Within the groups I hangout, we frequently refer to ourselves as Gun Nuts. McVeigh is radical loony, whom also supports gun ownership. I have a knee-jerk reflex when people link his firearms views with his vile behavior. Again, my appologies, and I’ll see a doctor about that nasty reflex in my knee…
Preview is my friend. It Maketh me avoid silly errors…
Mods? A little help please?
Oh, he loves the press. From McVeigh’s Captive Audience:
Feh.
pldennison:
While Mr. Welch is obviously a good hearted and forgiving man, he also speaks to McVeigh’s father on a regular basis, he is in the minority in his feelings about this among the victim’s families and the survivors and it wouldn’t make a difference if he wasn’t. The Court says he deserves to die.
I think I will probably regret posting to this thread, but I have been thinking about it a lot.
My husband is a former Navy man. I worked for the Navy as a civilian for 12 years. So watching this whole McVeigh thing has captured our interest, being a Federal thing and all.
My husband is virulently pro-capital punishment. I am a bit more temperate on the subject. When we were still living in the state of Virginia, I applied to be a witness to an execution. Regular citizens can do that. I guess the state considers it a way to keep themselves, and the citizenry, honest. I applied back in the day when electrocution was the standard means of execution in that state. Virginia is quite serious about its capital punishment laws, and so I knew it wouldn’t be a years-long wait if I applied.
I figured if I was going to be pro-capital punishment, I ought to take a look at how it happens. Well, not too long after I applied, the state changed its method to “lethal injection.”
I know about “lethal injection.” I’d applied that to a couple of my pets when they were old and sick and in pain. Their death was quick, quiet and painless. I felt awful being the one to make the decision, but considering the circumstances, it was much better than allowing the courses of the illnesses to complete themselves.
I didn’t want to see the execution of a human after that, if that was going to be the method. I’d seen it. I know it. I recognize that method as an act of mercy, not as an act of punishment. Human killers that act in a methodical and cold-blooded way have not earned a swift and painless method of death. That method of death is much more humane than the natural deaths that befall many of our loved ones, who have never done anything to deserve the agony and suffering, unrelieved by any acts of mercy, that befall them at the ends of their lives.

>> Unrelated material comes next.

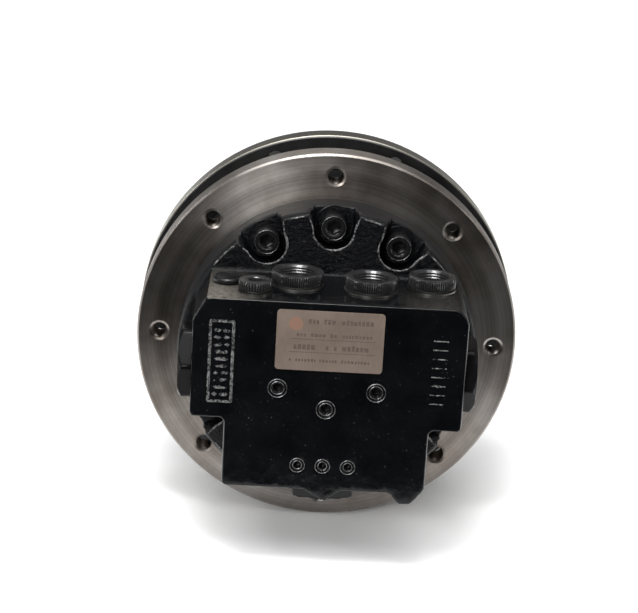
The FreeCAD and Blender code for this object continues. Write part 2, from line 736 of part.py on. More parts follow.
def port_cap(port):
    """A knurled, hollow screw-in cap over a port, resting on its washer."""
    base = V(port["x"], port["y"], BLOCK_TOP + WASHER_T + FIT_GAP)
    height = port["cap_h"] - WASHER_T - FIT_GAP
    body = rod(port["cap_r"] - CAP_WALL, base, Z, height)
    corner = base + V(port["cap_r"] - RIB_IN, -RIB_W / 2, 0)
    rib = Part.makeBox(RIB_IN + RIB_OUT, RIB_W, height - RIB_SHORT, corner)
    ribs_made = []
    for i in range(port["ribs"]):
        copy = rib.copy()
        copy.rotate(base, Z, 360.0 * i / port["ribs"])
        ribs_made.append(copy)
    body = body.multiFuse(ribs_made)
    hollow = rod(port["cap_r"] * CAP_BORE, base + Z * CAP_FLOOR, Z, height)
    stem_start = V(port["x"], port["y"], BLOCK_TOP - MOUTH_DEPTH + STEM_LIFT)
    stem = rod(port["r"] + MOUTH_STEP - STEM_PLAY, stem_start, Z, STEM_H)
    return body.cut(hollow).fuse(stem)


def valve_plate():
    plate = tube(VALVE_PLATE_IN_R, VALVE_PLATE_R, 0, BLOCK_START - FIT_GAP / 2)
    for middle in (0, 180):
        for step in range(-KIDNEY_HALF_DEG, KIDNEY_HALF_DEG + 1, KIDNEY_STEP_DEG):
            spot = at_angle(PISTON_PITCH_R, middle + step)
            plate = plate.cut(disc(KIDNEY_SLOT_R, -OVER, BLOCK_START + OVER, spot.x, spot.z))
    return plate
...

Yet being merely human, we cannot direct Fate or God or whoever in inflict Timothy McVeigh with a horrible, slow, and painful death. I cannot give Timothy McVeigh bone cancer, or a brain tumor, or anything else that would befit the suffering he has caused.
My husband says we should boil McVeigh in his own piss. While this certainly brings some fantasies to life, we know in this country we are unable to bring such a thing to pass. We are considered a “civilized” country, and as such, these sorts of things cannot be considered.
Personally, for this person at this time, I think that indifference should be the emotion (if one could call it that) closely held. I’d like to see Timothy McVeigh banished to a sound-proofed cell without any natural light. Hearing no sounds and seeing no sights, he could be fed a meager meal once a day or so. And forgotten about. No interviews, no cameras. Nothing. And just allowed to rot. Perhaps a brief mention could be made of his natural death, whenever it occurs.
Always remember that the opposite of love is not hate; it’s indifference. The best thing that could happen in healing for this whole country is for us to just move on and forget Timothy McVeigh. I’m not sure his execution will result in a complete lack of caring about his fate. Perhaps just locking him away and never thinking about him again would.
I think we should lock him up with a couple of psychologists whose only purpose is to make him regret his actions.
I see no need to torture innocent psychologists. McVeigh’s a mad dog. Put him down and be done with it.